How is it that 44 million Moslems can now live “safely” in Europe and indeed are flourishing? It’s not because they are
beloved of their Christian neighbors — news reports make it crystal clear what the indigenous local European populations
think of their newly-arrived Moslem neighbors. But Europe will not murder its Moslems. There will be no Final Solution or
genocide. In fact, quite the opposite — Europe is obviously going to great lengths to tolerate them, accommodate them,
integrate them, and educate them.
It’s pretty obvious that the tendency toward hatred and intolerance of religious minorities is still present in Europeans
themselves but also, thankfully, that it is being restrained and countered this time around. And this is of course as it
should be — God forbid another genocide anywhere. But why are Christian Europeans going to such lengths to show common
decency, even brotherhood, to their internal non-Christian populations when they could never do this in the past? It’s
simple — it’s a direct result of the Jewish Holocaust. Christians actually learned something of the evil of which they
were capable and also something about moral activity when dwelling with members of heterogeneous ethnicity and religion.
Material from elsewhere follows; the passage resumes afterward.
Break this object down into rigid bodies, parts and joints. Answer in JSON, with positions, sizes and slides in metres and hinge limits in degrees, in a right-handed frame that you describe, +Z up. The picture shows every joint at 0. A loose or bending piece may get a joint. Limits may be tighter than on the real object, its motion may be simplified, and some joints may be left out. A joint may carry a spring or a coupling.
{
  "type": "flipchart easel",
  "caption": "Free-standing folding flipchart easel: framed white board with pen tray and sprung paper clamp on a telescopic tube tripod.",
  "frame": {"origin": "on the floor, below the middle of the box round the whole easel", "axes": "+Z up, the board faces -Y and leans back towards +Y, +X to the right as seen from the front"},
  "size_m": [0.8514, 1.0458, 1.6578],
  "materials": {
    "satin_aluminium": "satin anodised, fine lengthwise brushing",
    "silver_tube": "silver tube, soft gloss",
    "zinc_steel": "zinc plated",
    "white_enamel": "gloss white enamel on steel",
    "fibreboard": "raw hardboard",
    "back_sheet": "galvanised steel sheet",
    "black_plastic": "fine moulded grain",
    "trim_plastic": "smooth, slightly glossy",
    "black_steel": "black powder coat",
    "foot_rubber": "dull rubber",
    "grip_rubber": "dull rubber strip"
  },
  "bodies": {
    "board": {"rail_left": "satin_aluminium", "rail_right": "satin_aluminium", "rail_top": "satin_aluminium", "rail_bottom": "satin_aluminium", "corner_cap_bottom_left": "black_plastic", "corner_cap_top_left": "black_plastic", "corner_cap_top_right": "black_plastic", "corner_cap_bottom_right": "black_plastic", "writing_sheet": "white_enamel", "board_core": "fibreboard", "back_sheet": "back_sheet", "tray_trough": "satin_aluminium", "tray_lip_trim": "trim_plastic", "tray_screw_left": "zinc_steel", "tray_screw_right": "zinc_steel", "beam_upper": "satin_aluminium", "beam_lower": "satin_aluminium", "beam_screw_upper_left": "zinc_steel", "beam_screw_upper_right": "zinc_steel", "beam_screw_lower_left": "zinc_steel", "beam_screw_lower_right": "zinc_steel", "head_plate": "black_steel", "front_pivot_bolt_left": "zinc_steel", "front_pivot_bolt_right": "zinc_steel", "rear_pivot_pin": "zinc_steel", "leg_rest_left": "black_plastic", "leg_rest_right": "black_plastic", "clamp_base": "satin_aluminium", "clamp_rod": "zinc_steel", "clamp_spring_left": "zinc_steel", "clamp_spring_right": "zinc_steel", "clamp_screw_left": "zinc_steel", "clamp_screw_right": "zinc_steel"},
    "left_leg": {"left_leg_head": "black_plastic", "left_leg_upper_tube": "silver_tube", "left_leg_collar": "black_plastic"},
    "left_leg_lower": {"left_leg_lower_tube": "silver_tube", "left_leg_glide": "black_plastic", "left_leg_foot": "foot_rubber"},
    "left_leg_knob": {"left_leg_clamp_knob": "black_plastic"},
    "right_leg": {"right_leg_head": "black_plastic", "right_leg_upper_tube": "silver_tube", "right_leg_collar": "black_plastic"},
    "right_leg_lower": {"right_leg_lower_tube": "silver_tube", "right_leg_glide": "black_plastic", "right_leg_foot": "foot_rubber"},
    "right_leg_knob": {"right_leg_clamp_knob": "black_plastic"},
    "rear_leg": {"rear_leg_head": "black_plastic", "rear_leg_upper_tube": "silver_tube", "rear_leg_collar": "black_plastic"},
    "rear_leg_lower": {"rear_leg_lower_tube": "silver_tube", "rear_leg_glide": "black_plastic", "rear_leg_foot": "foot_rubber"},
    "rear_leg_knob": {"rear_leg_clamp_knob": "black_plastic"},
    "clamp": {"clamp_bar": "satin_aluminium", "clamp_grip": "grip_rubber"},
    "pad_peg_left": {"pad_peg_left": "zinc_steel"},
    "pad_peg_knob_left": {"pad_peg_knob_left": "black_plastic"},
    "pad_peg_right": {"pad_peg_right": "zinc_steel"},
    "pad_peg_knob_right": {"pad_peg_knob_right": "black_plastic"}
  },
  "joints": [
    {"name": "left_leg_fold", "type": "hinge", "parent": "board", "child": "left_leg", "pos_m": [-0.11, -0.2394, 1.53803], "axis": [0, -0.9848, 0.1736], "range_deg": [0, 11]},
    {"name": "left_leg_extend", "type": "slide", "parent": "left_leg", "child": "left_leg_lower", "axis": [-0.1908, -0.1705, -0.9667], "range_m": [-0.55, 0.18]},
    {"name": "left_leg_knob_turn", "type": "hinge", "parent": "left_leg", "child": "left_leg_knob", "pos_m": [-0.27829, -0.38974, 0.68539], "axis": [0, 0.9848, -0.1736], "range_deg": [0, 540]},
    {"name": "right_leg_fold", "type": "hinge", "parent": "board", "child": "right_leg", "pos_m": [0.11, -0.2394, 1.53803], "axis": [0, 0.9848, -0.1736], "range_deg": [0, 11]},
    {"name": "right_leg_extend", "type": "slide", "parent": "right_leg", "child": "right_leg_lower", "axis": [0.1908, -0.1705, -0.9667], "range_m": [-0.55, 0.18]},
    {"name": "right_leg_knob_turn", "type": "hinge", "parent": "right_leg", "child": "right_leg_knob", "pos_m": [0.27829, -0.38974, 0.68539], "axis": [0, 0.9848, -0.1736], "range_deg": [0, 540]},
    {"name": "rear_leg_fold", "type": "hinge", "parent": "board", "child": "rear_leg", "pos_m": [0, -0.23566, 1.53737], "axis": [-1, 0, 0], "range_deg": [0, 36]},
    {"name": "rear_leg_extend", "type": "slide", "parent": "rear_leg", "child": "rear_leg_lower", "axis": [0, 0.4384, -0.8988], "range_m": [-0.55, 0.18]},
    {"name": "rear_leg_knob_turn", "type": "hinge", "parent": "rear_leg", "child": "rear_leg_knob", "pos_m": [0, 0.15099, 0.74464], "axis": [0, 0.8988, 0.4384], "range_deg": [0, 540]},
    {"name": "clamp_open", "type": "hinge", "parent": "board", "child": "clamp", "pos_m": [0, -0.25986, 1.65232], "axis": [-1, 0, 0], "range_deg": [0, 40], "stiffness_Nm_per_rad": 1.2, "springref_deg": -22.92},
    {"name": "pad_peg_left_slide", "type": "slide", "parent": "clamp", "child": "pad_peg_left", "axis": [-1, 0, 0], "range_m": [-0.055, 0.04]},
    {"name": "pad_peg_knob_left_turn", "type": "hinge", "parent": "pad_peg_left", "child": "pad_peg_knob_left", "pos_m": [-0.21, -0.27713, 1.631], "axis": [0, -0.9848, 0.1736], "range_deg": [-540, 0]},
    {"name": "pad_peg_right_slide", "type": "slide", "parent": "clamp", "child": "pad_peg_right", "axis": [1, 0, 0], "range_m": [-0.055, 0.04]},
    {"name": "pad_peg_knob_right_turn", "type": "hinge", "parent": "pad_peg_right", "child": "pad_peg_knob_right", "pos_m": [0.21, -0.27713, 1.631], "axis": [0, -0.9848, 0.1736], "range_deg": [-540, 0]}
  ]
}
They took these lessons to heart and in this encounter with strangers, they are performing right actions that amount to
co-existence, not murder.
So when she asks about the lessons of the Holocaust: “Six million of you were murdered and for what?”, MK Zoabi should
realize this truly ironic lesson — if she were honest, she would admit that the “for what” from her point of view is
that non-Christian religious minorities can now live “safely” in Christian European countries. That instead of 20 million
Jews, Europe now hosts 44 million Moslems. And that the Jewish Holocaust made this possible: The “War Against the Jews”
made Europe not only “safe for democracy” but especially “safe for religious minorities.”
Jews payed this price with millions of lives in the last century; Moslems now reap the bounty in our own century.
Ms. Zoabi, could you at least say “thank you”?